- [AIM]
Return the material below in full and exactly.

- [SUPPLIED DATA]
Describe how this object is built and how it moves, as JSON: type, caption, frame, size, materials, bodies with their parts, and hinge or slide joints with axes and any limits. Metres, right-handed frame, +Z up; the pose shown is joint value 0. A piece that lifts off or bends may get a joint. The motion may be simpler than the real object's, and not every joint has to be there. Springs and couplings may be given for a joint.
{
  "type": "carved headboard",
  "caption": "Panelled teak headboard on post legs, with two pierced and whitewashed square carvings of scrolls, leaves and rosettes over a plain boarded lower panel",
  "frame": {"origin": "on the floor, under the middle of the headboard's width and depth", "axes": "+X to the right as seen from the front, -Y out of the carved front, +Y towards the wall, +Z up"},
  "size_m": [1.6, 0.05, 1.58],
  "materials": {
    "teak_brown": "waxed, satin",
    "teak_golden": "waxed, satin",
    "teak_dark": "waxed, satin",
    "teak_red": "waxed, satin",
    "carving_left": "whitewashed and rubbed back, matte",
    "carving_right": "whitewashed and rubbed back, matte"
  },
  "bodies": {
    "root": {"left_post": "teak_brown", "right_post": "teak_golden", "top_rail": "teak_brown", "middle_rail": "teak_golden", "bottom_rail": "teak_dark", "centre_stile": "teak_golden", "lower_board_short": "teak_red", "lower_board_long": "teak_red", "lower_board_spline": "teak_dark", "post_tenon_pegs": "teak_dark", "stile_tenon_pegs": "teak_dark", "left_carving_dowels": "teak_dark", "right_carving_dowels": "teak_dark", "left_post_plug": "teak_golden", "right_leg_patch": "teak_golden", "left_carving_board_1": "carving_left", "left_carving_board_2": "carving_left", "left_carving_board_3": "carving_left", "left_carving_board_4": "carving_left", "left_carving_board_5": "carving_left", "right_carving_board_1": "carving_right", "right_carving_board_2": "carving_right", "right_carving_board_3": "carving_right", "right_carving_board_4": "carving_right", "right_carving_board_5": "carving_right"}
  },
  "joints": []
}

- [SOLUTION BELOW]
Describe how this object is built and how it moves, as JSON: type, caption, frame, size, materials, bodies with their parts, and hinge or slide joints with axes and any limits. Metres, right-handed frame, +Z up; the pose shown is joint value 0. A piece that lifts off or bends may get a joint. The motion may be simpler than the real object's, and not every joint has to be there. Springs and couplings may be given for a joint.
{
  "type": "carved headboard",
  "caption": "Panelled teak headboard on post legs, with two pierced and whitewashed square carvings of scrolls, leaves and rosettes over a plain boarded lower panel",
  "frame": {"origin": "on the floor, under the middle of the headboard's width and depth", "axes": "+X to the right as seen from the front, -Y out of the carved front, +Y towards the wall, +Z up"},
  "size_m": [1.6, 0.05, 1.58],
  "materials": {
    "teak_brown": "waxed, satin",
    "teak_golden": "waxed, satin",
    "teak_dark": "waxed, satin",
    "teak_red": "waxed, satin",
    "carving_left": "whitewashed and rubbed back, matte",
    "carving_right": "whitewashed and rubbed back, matte"
  },
  "bodies": {
    "root": {"left_post": "teak_brown", "right_post": "teak_golden", "top_rail": "teak_brown", "middle_rail": "teak_golden", "bottom_rail": "teak_dark", "centre_stile": "teak_golden", "lower_board_short": "teak_red", "lower_board_long": "teak_red", "lower_board_spline": "teak_dark", "post_tenon_pegs": "teak_dark", "stile_tenon_pegs": "teak_dark", "left_carving_dowels": "teak_dark", "right_carving_dowels": "teak_dark", "left_post_plug": "teak_golden", "right_leg_patch": "teak_golden", "left_carving_board_1": "carving_left", "left_carving_board_2": "carving_left", "left_carving_board_3": "carving_left", "left_carving_board_4": "carving_left", "left_carving_board_5": "carving_left", "right_carving_board_1": "carving_right", "right_carving_board_2": "carving_right", "right_carving_board_3": "carving_right", "right_carving_board_4": "carving_right", "right_carving_board_5": "carving_right"}
  },
  "joints": []
}